The problem with George’s level of humanity - and what makes him markedly different to Iverson - is how that level of introspection manifests. A fellow UK-based member of Clipper Nation, Richard Mitchell posted to a group chat on Saturday morning…
“I think PG has a massive psychological problem. He’s very inwardly reflective, to the point that he misses a few shots and you know he’s down on himself and can’t focus because his body language changes and his energy vanishes. Whereas if he gets hot early, he’s utterly amazing and capable of brilliance.
“His baseline is impossible to set and as he gets older, it’s getting more up and down night in night out. That’s why you have Playoff P and Pandemic P inside of a two-game stretch.”
That eloquently sums up my biggest gripe with George being tasked with being one of the stars trying to bring the first NBA title to this franchise. Every time he speaks about his own game, he seems to let slip that he’d rather play a smaller role, be relied upon less and that the lights of the biggest stages shine too brightly for him these days.

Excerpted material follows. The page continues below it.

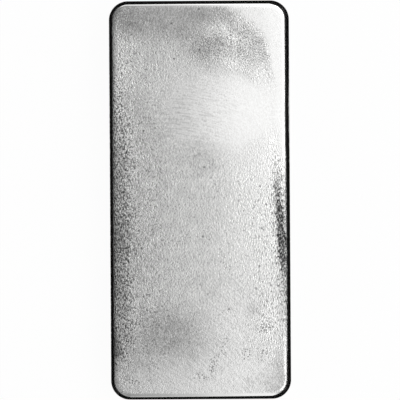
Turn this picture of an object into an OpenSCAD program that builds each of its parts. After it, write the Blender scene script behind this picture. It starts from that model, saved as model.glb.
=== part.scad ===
// Cast silver bar of one hundred troy ounces.
// One solid slab: four upright corners rounded in plan, and walls with the slight
// draft that lets a casting drop out of its mould. The lower edge is a plain roll.
// The upper face falls away in a broad shallow shoulder, down to a crisp arris.
// It lies on its larger face. The origin is the middle of that face, the bar's
// length runs along Y, and Z is up.

/* [Slab] */
// Width at the foot of the long walls
bar_width = 83.5; // [60:0.5:120]
// Length at the foot of the end walls
bar_length = 183.5; // [130:0.5:260]
// Thickness from face to face, which sets the weight
bar_height = 19.7; // [12:0.1:30]

/* [Corners and edges] */
// Radius of the four upright corners, seen from above
corner_radius = 9.2; // [7.5:0.1:20]
// Radius of the shoulder, where the upper face falls away to the walls
shoulder_radius = 4.5; // [2:0.1:6]
// How steep the shoulder has become at its outer end, in degrees
shoulder_angle = 46; // [30:1:60]
// Radius of the arris between the shoulder and the wall
arris_radius = 0.6; // [0.3:0.1:1.5]
// Radius rolled along the lower edge
foot_edge_radius = 2.2; // [0.5:0.1:3.5]
// Draft of the walls, in degrees from upright
wall_draft = 1.5; // [0:0.1:5]

/* [Hidden] */
$fn = 96;

// Length of wall between the corners, on the long sides and on the ends
side_run = bar_length - 2 * corner_radius;
end_run = bar_width - 2 * corner_radius;

// Outward direction of the drafted wall, in the plane of the edge profile
wall_normal = [cos(wall_draft), sin(wall_draft)];

// The arris and the lower roll stand this far proud of what runs into them, which
// ends in a faint line against each
edge_proud = 0.003;

// Profile points lie on whole microns, so that the straight walls and the rounded
// corners meet in the same line
function whole_micron(value) = round(1000 * value) / 1000;
function whole_microns(point) = [for (part = point) whole_micron(part)];

// Centre of the lower roll, for a wall whose foot reaches out this far
function foot_centre(reach) = [reach - foot_edge_radius, foot_edge_radius];

// Outward direction at the shoulder's outer end
shoulder_end = [sin(shoulder_angle), cos(shoulder_angle)];

// From the shoulder's centre to the arris's centre, which leaves the arris proud
shoulder_to_arris =
  whole_microns((shoulder_radius - arris_radius + edge_proud) * shoulder_end);

// Height of the arris's centre
arris_height = bar_height - shoulder_radius + shoulder_to_arris[1];

// How much further in the arris's centre lies than the lower roll's, so that the
// drafted wall passes along both
arris_setback =
  whole_micron((wall_normal[1] * (arris_height - foot_edge_radius)
    + arris_radius - foot_edge_radius) / wall_normal[0]);

// Centre of the arris
function arris_centre(reach) = [foot_centre(reach)[0] - arris_setback, arris_height];

// Centre of the shoulder
function shoulder_centre(reach) = arris_centre(reach) - shoulder_to_arris;

// From a roll's centre to where the wall passes it
function to_wall(radius) = whole_microns(wall_normal * (radius - edge_proud));

// The shoulder, from the top of its roll out to the arris
module shoulder() {
  far = 2 * shoulder_radius;
  intersection() {
    circle(r = shoulder_radius);
    polygon([[0, 0], [0, far], [far, far], far * shoulder_end]);
  }
}

// Half of the bar's section, from its middle plane out to one wall
module half_section(reach) {
  foot = foot_centre(reach);
  arris = arris_centre(reach);
  top = shoulder_centre(reach);
  intersection() {
    translate([0, -bar_height])
      square([2 * reach, 3 * bar_height]);
    union() {
      polygon([
        [0, 0],
        [foot[0], 0],
        foot + to_wall(foot_edge_radius),
        arris + to_wall(arris_radius),
        arris,
        [top[0], bar_height],
        [0, bar_height]
      ]);
      translate(foot) circle(r = foot_edge_radius);
      translate(arris) circle(r = arris_radius);
      translate(top) shoulder();
    }
  }
}

// The bar's whole section across one direction
module section(reach) {
  half_section(reach);
  mirror([1, 0]) half_section(reach);
}

// The stretch between the corners, with the two long walls
module middle_block() {
  rotate([90, 0, 0])
    linear_extrude(height = side_run, center = true)
      section(bar_width / 2);
}

// The stretch between the corners, with the two end walls
module end_block() {
  rotate([90, 0, 90])
    linear_extrude(height = end_run, center = true)
      section(bar_length / 2);
}

// One rounded corner, turned to face its own quarter
module corner(quarter) {
  rotate([0, 0, 90 * quarter])
    rotate_extrude(angle = 90)
      half_section(corner_radius);
}

module silver_bar() {
  color([0.80, 0.80, 0.79]) {
    middle_block();
    end_block();
    for (quarter = [0 : 3]) {
      x_side = (quarter == 0 || quarter == 3) ? 1 : -1;
      y_side = quarter < 2 ? 1 : -1;
      translate([x_side * end_run / 2, y_side * side_run / 2, 0])
        corner(quarter);
    }
  }
}

silver_bar();
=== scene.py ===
# %% [markdown]
# # A cast silver bar
# A hundred-ounce silver bar is one casting. Molten silver is poured into an iron
# mould, shrinks a little as it sets, and drops out with a finely pebbled skin and
# walls that lean in by a degree or two. Its upper face falls away to the walls in a
# smooth shoulder that ends in a crisp edge.
#
# The measured slab comes from the imported part. This script gives it what the slab
# leaves out: the low crown and slow swells of a cast face, the pebbled grain, grey and
# bright areas that are partly painted shade and painted reflection, pits painted as
# dark spots of shade, and light that lets metal read as metal.

# %% Load the part and measure it
import math
import bpy
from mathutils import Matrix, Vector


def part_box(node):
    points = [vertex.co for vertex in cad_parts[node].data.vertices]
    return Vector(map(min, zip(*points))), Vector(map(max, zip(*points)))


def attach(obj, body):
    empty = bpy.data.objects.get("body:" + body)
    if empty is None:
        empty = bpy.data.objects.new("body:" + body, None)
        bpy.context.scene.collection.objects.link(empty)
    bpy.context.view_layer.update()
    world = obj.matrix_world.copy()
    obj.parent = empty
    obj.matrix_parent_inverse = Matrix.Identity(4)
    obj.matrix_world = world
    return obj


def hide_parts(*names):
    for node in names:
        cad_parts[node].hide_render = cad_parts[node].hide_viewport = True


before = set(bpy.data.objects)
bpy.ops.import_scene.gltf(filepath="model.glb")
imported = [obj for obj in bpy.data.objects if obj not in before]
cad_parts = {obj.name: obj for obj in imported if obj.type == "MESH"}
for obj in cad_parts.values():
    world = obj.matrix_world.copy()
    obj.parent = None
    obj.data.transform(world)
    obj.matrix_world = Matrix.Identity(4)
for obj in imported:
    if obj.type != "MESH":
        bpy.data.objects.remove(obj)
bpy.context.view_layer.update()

low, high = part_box("silver_bar")
width, length, thickness = (high[i] - low[i] for i in range(3))
mm = 0.001
print(f"bar: {width / mm:.1f} x {length / mm:.1f} x {thickness / mm:.2f} mm")

# %% [markdown]
# ## Two small helpers
# Colours are written as the hex values a painter or web designer would use. They
# could be typed in as linear numbers, but nobody can picture those, so one function
# turns the hex value into the linear numbers that light is added up in.
#
# Materials and shapes are both built from nodes. They could be wired up by hand in
# Blender's editor, but a script can be read and changed. One function, `add`, adds a
# node, sets its options and fills its sockets. A sum is a node too, so the plain
# operations get short names.

# %% Colours
def linear(hex_colour):
    """An sRGB hex colour as linear red, green, blue and alpha."""
    parts = [int(hex_colour[i:i + 2], 16) / 255 for i in (1, 3, 5)]
    return [p / 12.92 if p <= 0.04045 else ((p + 0.055) / 1.055) ** 2.4 for p in parts] + [1.0]


print("middle grey is", [round(part, 3) for part in linear("#808080")])

# %% Nodes
PLUS, MINUS, TIMES, OVER, SMALLER, LARGER, UNSIGNED, POWER = (
    f"ShaderNodeMath {operation}" for operation in
    ("ADD", "SUBTRACT", "MULTIPLY", "DIVIDE", "MINIMUM", "MAXIMUM", "ABSOLUTE", "POWER")
)
SHIFT, SHIFT_BACK, SHRINK, STRETCH, DISTANCE = (
    f"ShaderNodeVectorMath {operation}" for operation in
    ("ADD", "SUBTRACT", "DIVIDE", "SCALE", "LENGTH")
)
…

Conversely, the enigma that is Russell Westbrook III continues to perplex fans. Like his close friend PG, Russ can go from being the driving force behind his team to completely unplayable with little in between. However, the contrast in mentality between these two SoCal guys could hardly be more stark.
While Palmdale’s George seems determined to play less of a part, Long Beach’s Westbrook is intent on being the main character. The problem with that is, at 35 years old and earning less than $4million as he weighs up an off-season player option that reaches that figure, the latter should be ceding to his teammates rather than trying to carry the offence on his own back.
Russ’s belief that he is still one of the most talented guys in the league truly hurt the Clippers in this Playoff series, as he shot 13/50 from the field and 4/17 from three-point range. That coupled with reports in The Athletic now suggesting that it wasn’t his idea to come off the bench leaves me contemplating his future as much as anybody’s on the team.
The problem the Clippers' front office has caused for themselves is that their current roster is so poorly constructed.
Three of their four stars are free agents this summer and at least two of them will be asking for the max - while Russ’s “I’m still the guy” mentality will no doubt have him demanding more from his next deal - they have one second-round pick this summer and they have no legit young star-of-the-future guys on the team.
Kawhi Leonard is now locked into a multi-year deal. James Harden deserves a bag as he raised the team’s regular-season ceiling and exceeded expectations as a scorer when his KPI was to be a high-level playmaker. It’s as hard to imagine how this series would go without the latter as it is to think about how it goes with the former.
It’s unlikely that they’ll be able to find a best-for-all-parties deal that sees George leave on a sign-and-trade this summer, so the most likely scenario is that Steve Ballmer and Lawrence Frank see their squad as a near-lock for a top-six seed - in what is such a competitive conference - that they’d rather not attempt to twist with the weak hand of assets they possess.
The most frustrating part is that I’m a huge admirer of George and Westbrook off the court, but both felt like such overwhelming minuses for the team in these Playoffs that they should be seen as leading candidates to fall to the cries for the end of the 213 Era this offseason.
So the lows will continue to sting for a little while longer. The highs will probably return soon enough and I’m sure, being the eternal optimist fan I am, I’ll miss myself drinking the Kool-Aid until I’m punch-drunk and punched out once again.
That is, in a way, what we should be encouraged to do as fans, though. Because once that game ball goes up and the game is on next season, feelings of love will be restored and hope will spring eternal once again.
After all, it’s not the hope that things will eventually fall into place that kills you. It’s that hope that sustains us as sports fans.